## Data for processing
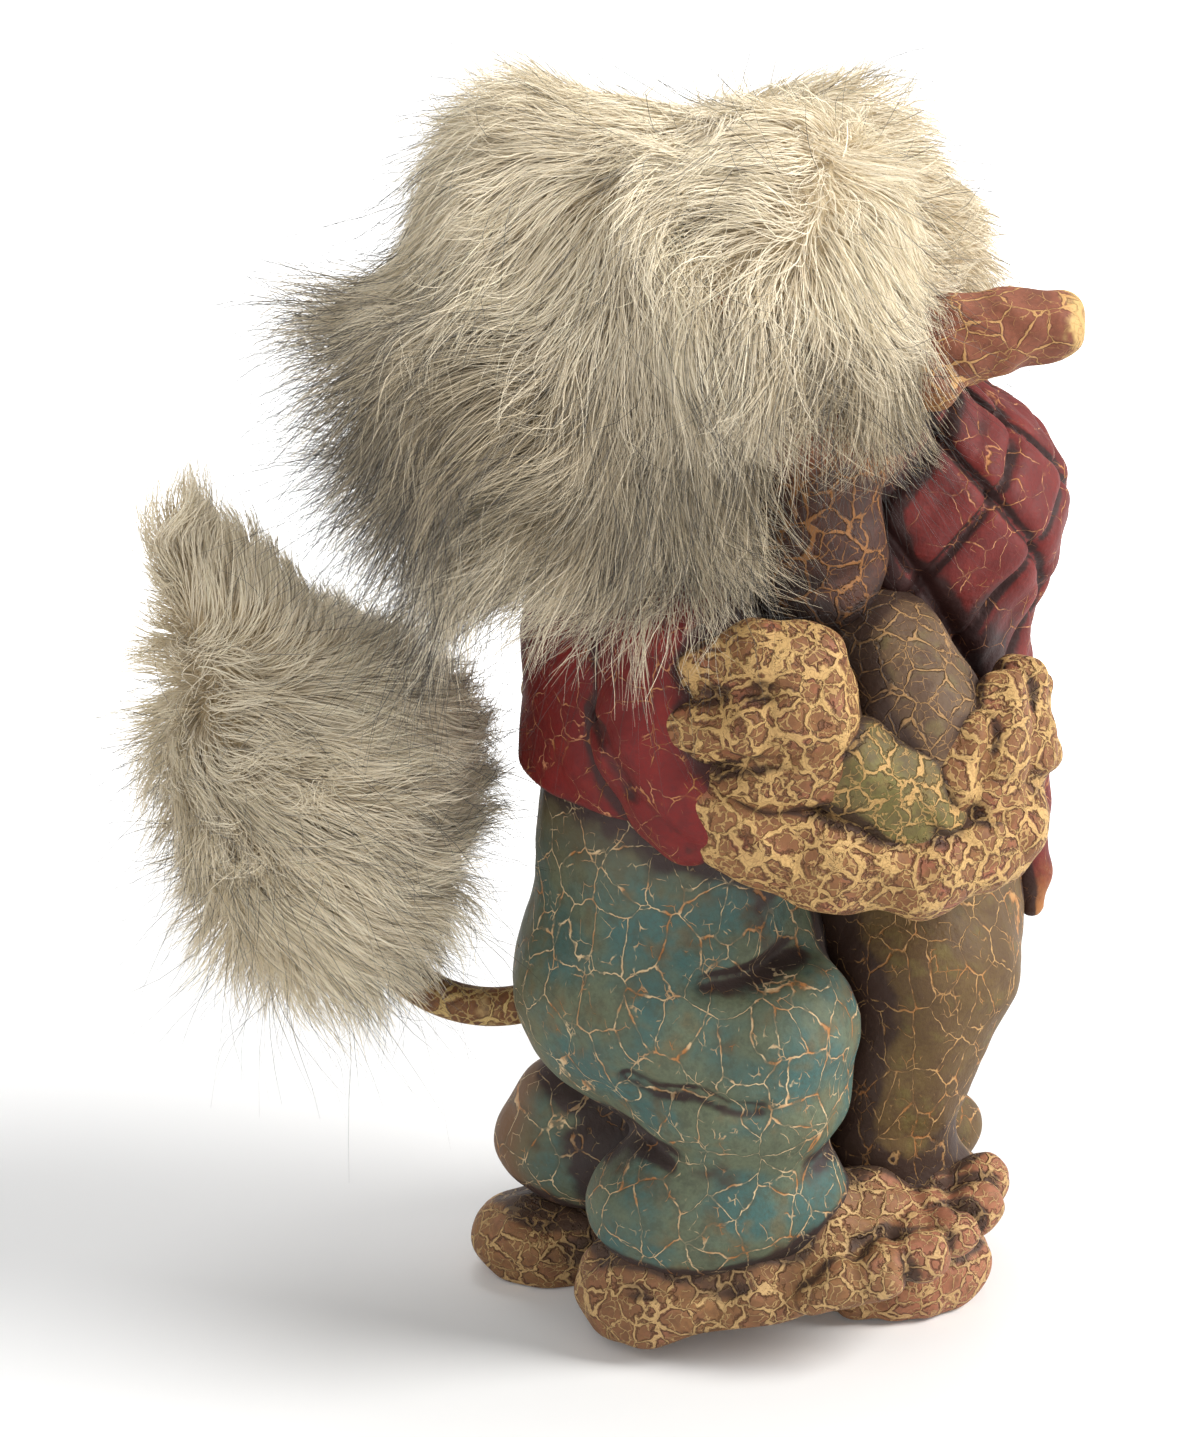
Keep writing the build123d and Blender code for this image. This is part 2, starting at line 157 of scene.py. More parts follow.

...

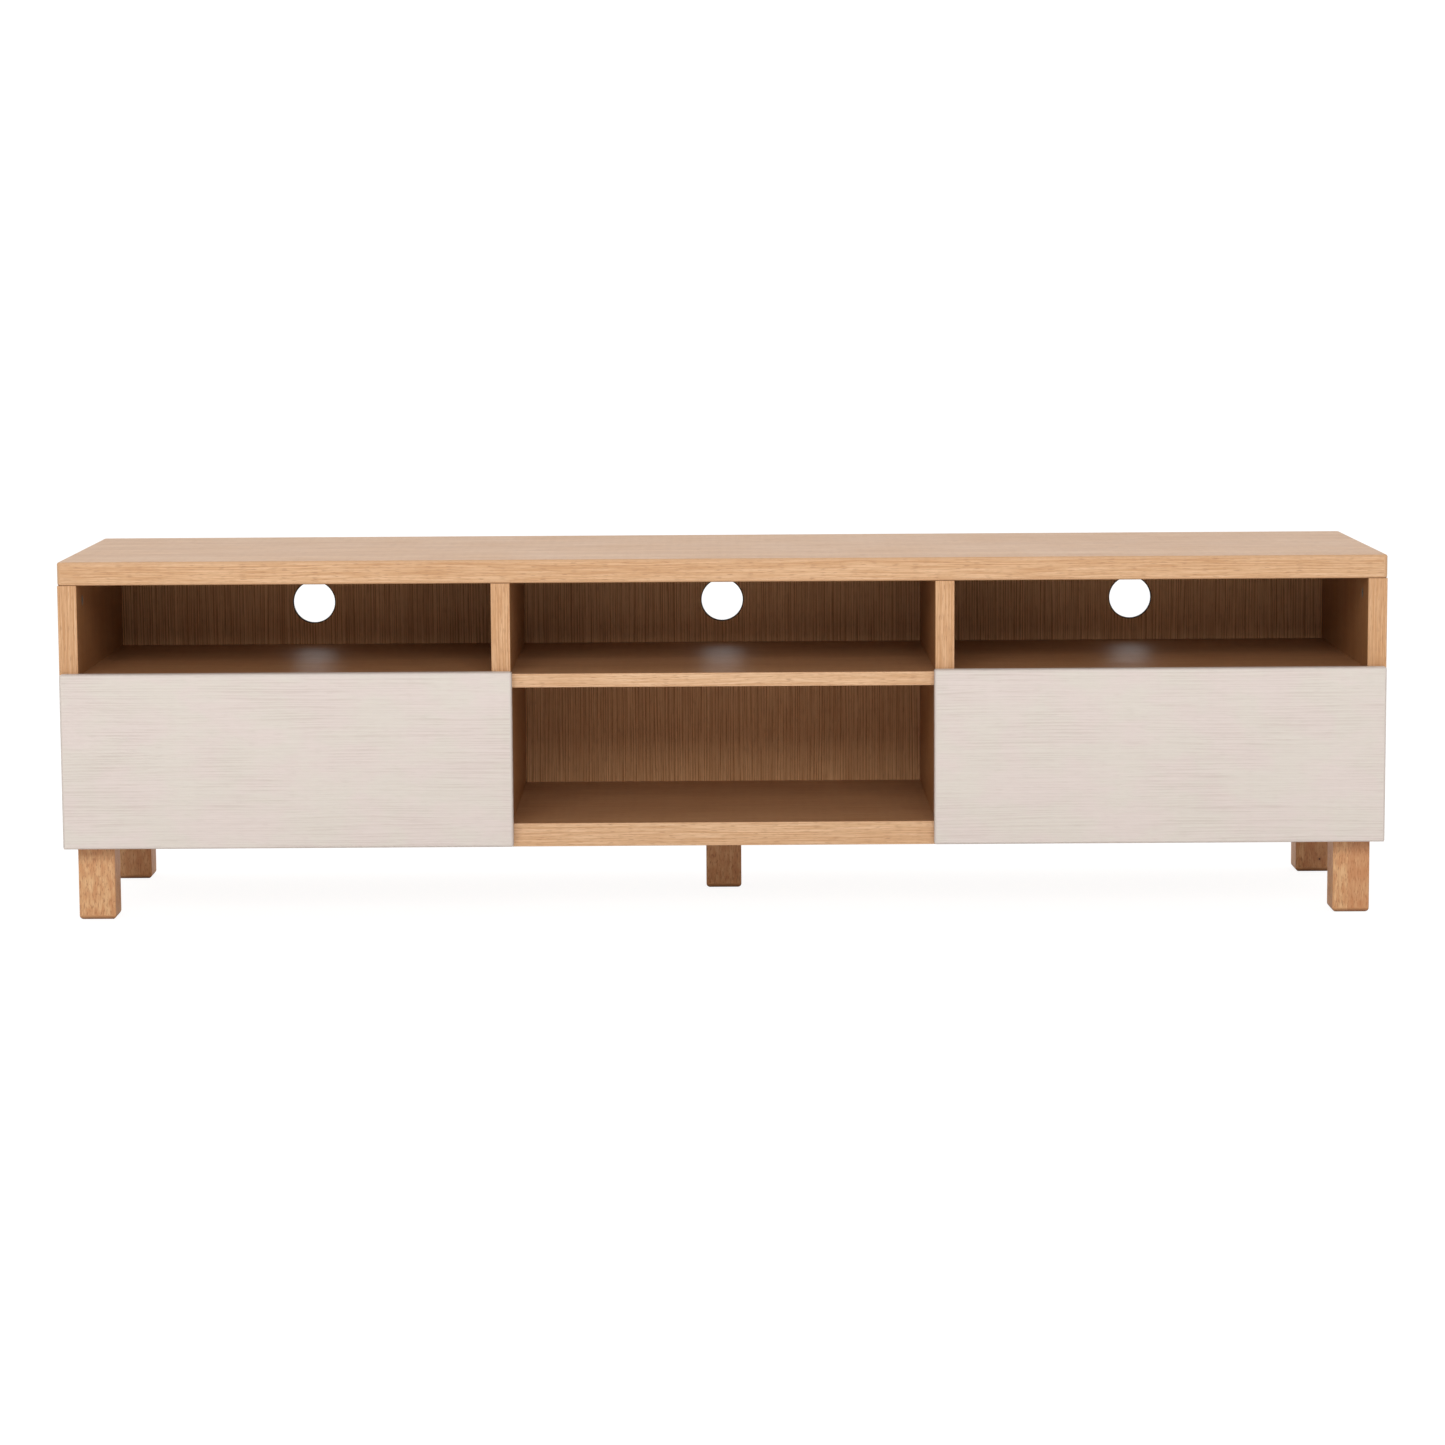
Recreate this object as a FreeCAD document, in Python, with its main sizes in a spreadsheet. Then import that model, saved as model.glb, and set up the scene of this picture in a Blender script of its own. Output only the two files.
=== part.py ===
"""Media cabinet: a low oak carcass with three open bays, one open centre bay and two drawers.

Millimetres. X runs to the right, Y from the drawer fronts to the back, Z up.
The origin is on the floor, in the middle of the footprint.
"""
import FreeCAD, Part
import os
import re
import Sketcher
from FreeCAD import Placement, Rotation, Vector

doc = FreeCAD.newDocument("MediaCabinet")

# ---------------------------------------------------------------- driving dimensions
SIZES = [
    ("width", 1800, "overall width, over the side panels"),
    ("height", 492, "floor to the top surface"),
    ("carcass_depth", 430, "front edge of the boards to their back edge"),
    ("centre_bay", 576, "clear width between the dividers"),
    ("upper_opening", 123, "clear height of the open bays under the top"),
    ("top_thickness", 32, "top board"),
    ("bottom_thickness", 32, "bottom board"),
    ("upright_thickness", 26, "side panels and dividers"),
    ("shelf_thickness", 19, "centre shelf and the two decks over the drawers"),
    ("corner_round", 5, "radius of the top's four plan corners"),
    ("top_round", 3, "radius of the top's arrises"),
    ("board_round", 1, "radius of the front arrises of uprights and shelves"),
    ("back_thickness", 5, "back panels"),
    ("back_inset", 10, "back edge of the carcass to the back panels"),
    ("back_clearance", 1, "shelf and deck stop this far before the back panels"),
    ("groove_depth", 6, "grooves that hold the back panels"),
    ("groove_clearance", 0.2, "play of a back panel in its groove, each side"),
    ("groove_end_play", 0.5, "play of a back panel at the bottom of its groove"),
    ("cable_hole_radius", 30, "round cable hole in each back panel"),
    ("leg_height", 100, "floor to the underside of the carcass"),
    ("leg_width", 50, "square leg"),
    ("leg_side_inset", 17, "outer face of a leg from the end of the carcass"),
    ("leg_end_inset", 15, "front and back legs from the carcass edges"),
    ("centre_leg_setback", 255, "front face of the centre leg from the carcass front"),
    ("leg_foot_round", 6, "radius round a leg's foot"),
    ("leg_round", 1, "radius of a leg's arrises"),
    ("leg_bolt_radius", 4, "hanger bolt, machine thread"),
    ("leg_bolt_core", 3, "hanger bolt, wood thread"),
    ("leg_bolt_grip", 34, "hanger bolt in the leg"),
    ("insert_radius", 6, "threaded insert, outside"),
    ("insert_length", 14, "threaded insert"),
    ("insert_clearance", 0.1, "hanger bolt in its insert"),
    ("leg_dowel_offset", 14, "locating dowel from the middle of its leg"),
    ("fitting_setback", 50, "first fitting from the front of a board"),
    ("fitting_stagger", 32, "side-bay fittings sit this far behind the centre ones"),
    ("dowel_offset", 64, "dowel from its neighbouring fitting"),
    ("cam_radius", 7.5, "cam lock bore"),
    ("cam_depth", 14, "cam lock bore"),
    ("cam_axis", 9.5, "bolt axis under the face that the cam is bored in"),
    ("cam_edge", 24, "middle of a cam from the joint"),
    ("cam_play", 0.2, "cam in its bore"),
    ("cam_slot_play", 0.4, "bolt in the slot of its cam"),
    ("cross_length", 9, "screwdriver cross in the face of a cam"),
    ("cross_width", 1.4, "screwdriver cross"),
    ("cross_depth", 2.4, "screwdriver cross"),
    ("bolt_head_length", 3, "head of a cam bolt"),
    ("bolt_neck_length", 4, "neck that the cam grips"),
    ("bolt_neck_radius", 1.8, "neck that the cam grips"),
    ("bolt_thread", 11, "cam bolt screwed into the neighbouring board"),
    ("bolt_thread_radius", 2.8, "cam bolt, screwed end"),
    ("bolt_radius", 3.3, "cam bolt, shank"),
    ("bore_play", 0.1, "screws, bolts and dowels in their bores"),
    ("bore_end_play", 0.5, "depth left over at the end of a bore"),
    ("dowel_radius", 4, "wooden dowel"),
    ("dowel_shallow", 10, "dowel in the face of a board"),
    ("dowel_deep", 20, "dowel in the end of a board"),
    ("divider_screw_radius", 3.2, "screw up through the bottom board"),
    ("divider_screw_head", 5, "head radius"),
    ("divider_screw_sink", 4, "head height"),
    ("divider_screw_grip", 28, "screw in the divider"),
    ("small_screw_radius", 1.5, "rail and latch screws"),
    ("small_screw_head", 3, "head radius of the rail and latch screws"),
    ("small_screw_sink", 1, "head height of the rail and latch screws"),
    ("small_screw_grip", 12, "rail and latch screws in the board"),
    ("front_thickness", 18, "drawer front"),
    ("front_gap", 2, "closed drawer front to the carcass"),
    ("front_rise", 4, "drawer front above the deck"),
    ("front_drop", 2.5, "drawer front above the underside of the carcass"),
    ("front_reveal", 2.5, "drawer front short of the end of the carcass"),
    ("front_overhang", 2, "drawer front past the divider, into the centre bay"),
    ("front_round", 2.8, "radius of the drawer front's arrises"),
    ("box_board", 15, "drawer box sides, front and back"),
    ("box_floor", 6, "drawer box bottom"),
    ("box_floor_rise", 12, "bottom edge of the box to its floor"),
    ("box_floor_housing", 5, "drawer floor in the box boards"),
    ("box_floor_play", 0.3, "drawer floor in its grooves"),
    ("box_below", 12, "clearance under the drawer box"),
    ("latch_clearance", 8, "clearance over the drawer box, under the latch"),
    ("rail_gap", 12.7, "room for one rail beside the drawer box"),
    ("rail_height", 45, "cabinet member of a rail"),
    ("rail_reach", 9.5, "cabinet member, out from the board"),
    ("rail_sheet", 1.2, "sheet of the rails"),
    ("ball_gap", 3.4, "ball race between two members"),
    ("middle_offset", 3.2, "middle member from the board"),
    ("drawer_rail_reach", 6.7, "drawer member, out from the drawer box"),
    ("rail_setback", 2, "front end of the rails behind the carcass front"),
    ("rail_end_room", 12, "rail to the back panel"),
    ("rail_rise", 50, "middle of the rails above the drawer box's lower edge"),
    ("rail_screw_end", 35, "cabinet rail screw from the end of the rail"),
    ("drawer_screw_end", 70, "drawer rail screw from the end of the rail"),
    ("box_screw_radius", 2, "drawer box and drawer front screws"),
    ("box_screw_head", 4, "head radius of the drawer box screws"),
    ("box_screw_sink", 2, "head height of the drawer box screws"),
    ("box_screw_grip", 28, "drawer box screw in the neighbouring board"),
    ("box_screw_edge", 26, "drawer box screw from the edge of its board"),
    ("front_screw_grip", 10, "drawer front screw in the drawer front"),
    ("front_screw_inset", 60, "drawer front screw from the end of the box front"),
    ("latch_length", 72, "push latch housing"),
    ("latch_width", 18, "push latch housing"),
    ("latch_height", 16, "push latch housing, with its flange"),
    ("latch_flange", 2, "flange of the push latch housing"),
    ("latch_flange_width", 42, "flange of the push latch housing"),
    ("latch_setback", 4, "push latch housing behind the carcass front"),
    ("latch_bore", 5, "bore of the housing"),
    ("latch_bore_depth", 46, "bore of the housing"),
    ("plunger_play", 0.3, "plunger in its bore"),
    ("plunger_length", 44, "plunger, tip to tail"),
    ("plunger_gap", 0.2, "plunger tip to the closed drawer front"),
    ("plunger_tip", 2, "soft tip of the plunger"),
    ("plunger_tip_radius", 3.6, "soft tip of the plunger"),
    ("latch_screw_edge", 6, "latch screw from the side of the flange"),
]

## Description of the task
Return every line holding the word "that" from the records.

## Output of the task
Recreate this object as a FreeCAD document, in Python, with its main sizes in a spreadsheet. Then import that model, saved as model.glb, and set up the scene of this picture in a Blender script of its own. Output only the two files.
    ("groove_depth", 6, "grooves that hold the back panels"),
    ("cam_axis", 9.5, "bolt axis under the face that the cam is bored in"),
    ("bolt_neck_length", 4, "neck that the cam grips"),
    ("bolt_neck_radius", 1.8, "neck that the cam grips"),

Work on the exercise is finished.